Leaders’ role in a changing landscape
Leaders may want to take notice since conducting business as usual during challenging times without acknowledging the impact of what goes on and the potential impact on employees and their productivity can be detrimental. Being more aware of and being sensitive to and acknowledging how civil unrest, political division, and working from home affect the workforce can lead to increased trust, higher morale, and a stronger company culture. As important as it always has been to listen to employees when evaluating and/or defining company culture, during times of great strife, leaders need to be even more vigilant to what their workers say and how they behave.

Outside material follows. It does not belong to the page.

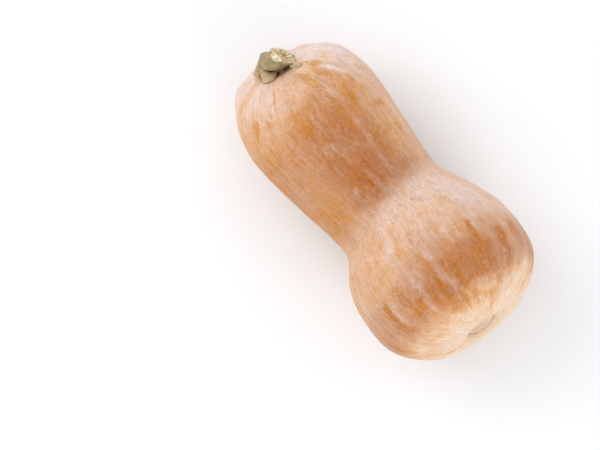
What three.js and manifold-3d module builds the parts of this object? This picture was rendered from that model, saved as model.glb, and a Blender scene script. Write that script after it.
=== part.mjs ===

Although both leaders and employees would benefit from creating an environment of open, honest communication together, leaders have a duty to take the lead; it’s not a top-down or bottom-up type of situation.
Stress in the workplace
Employees experiencing increased stress and anxiety are not likely to raise or discuss their apprehensions in the workplace for fear of negative repercussions. However, leaders can create opportunities for confidential, nonjudgmental conversations where they can openly ask their workers what’s going on and how they can help. Although if the company culture is inclusive and robust, employees hopefully already feel supported and know that these ongoing conversations are a safe place in which they can reveal concerns they may be having. In fact, a workplace with a healthy company culture is actually an optimal setting to disclose issues because non-judgmental communication structures have previously been put in place.
The signs of stress and anxiety can include something as seemingly minor as having frequent headaches or feeling overwhelmed or anxious. But a colleague who’s been keeping to themselves recently, or an employee who has started to arrive late to meetings or who misses them entirely, or someone who is absent more than they are in the office can also be signs of someone who is struggling with more stress than normal.
Thoughtful attention and concerted action
With so many people spending their waking life at work, and with so much happening in the world around us, it’s important to pay thoughtful attention to those around us. Taking concerted action to mitigate the stress levels is essential to ensuring the work place, at least, remains a stable place in employees’ lives. Knowing how leaders should appropriately and respectfully check in with their employees is also an integral piece of the puzzle.
Leadership can provide both managers and the workforce with training that helps them recognize the signs of increased stress and anxiety. Hosting or promoting seminars or workshops (there are numerous virtual webinars) that address depression and stress management techniques to help employees reduce anxiety and stress and improve focus and motivation goes a long way towards employees trusting leaders. They can also encourage team members to seek help from qualified mental health professionals.